## DATA FOR PROCESSING
..........

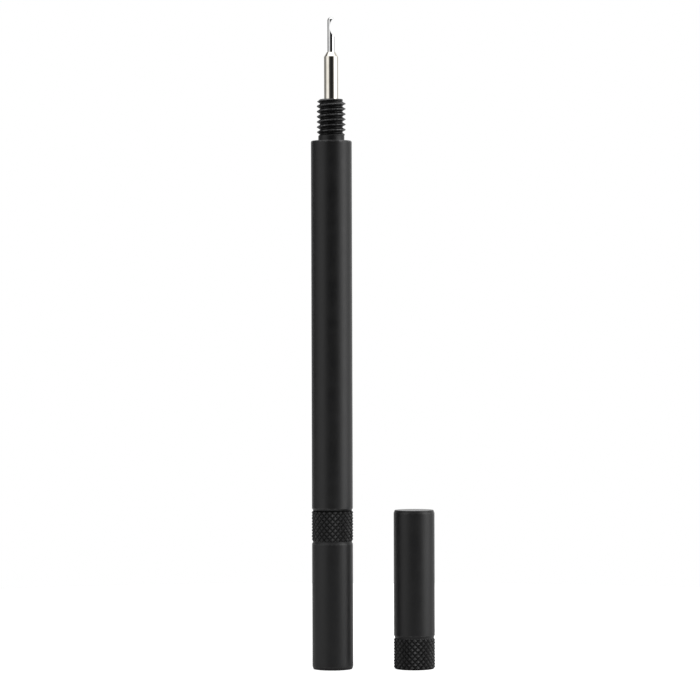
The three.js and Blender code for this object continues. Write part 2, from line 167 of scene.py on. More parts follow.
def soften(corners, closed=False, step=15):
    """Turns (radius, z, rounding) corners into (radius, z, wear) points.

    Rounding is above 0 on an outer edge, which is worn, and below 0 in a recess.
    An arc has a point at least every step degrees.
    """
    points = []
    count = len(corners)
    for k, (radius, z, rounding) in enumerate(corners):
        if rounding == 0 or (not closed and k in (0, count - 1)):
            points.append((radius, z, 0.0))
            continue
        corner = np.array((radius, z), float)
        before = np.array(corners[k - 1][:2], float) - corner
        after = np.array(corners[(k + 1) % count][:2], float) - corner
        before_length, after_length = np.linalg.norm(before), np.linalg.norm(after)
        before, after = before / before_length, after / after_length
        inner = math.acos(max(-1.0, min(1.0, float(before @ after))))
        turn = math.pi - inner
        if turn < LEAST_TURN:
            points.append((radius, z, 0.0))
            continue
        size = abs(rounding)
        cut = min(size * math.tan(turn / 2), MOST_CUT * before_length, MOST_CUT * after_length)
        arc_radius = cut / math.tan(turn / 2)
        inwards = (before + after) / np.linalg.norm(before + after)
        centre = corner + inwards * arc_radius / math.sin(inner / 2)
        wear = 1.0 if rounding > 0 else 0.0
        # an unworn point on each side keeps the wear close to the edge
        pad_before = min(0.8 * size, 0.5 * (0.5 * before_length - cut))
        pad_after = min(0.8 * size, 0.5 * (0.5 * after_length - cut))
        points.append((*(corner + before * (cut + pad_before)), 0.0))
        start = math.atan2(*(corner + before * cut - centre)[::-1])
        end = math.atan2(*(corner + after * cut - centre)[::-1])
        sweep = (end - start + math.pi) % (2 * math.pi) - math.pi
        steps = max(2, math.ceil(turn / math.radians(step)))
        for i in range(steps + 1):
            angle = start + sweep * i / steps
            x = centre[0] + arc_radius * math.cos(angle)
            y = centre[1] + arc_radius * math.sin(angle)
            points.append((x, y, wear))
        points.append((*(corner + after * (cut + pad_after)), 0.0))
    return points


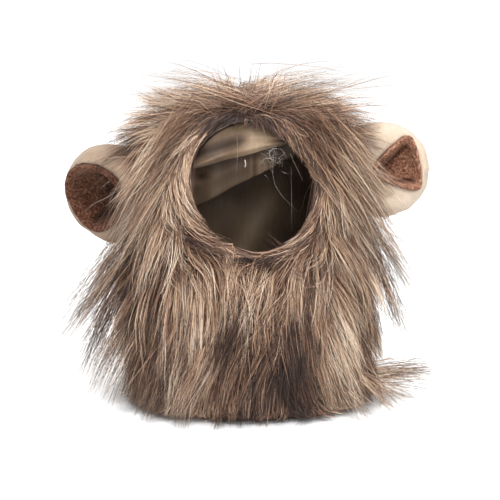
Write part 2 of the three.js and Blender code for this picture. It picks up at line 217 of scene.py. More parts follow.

..........

## WHAT YOU HAVE TO DO
Restate the listing exactly, starting at its first line and ending at the line where "z, wear) points." occurs; include both and no other lines.

## RESULT
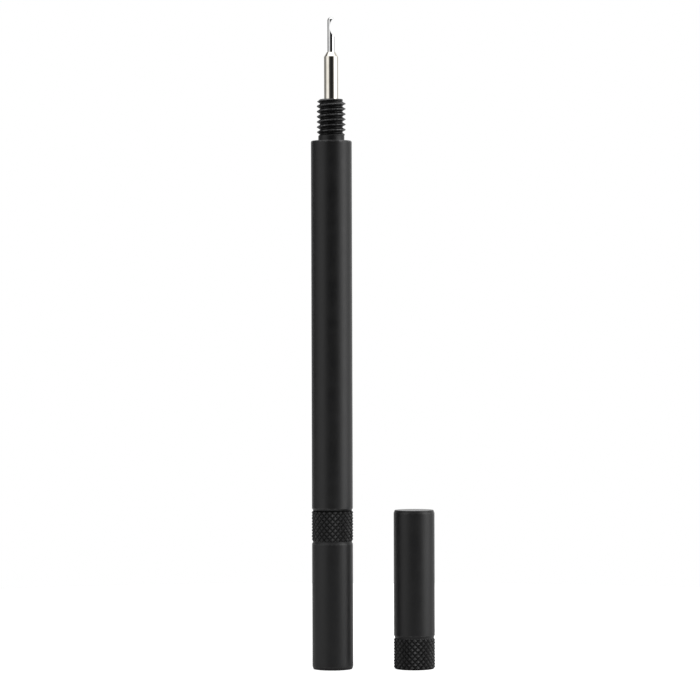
The three.js and Blender code for this object continues. Write part 2, from line 167 of scene.py on. More parts follow.
def soften(corners, closed=False, step=15):
    """Turns (radius, z, rounding) corners into (radius, z, wear) points.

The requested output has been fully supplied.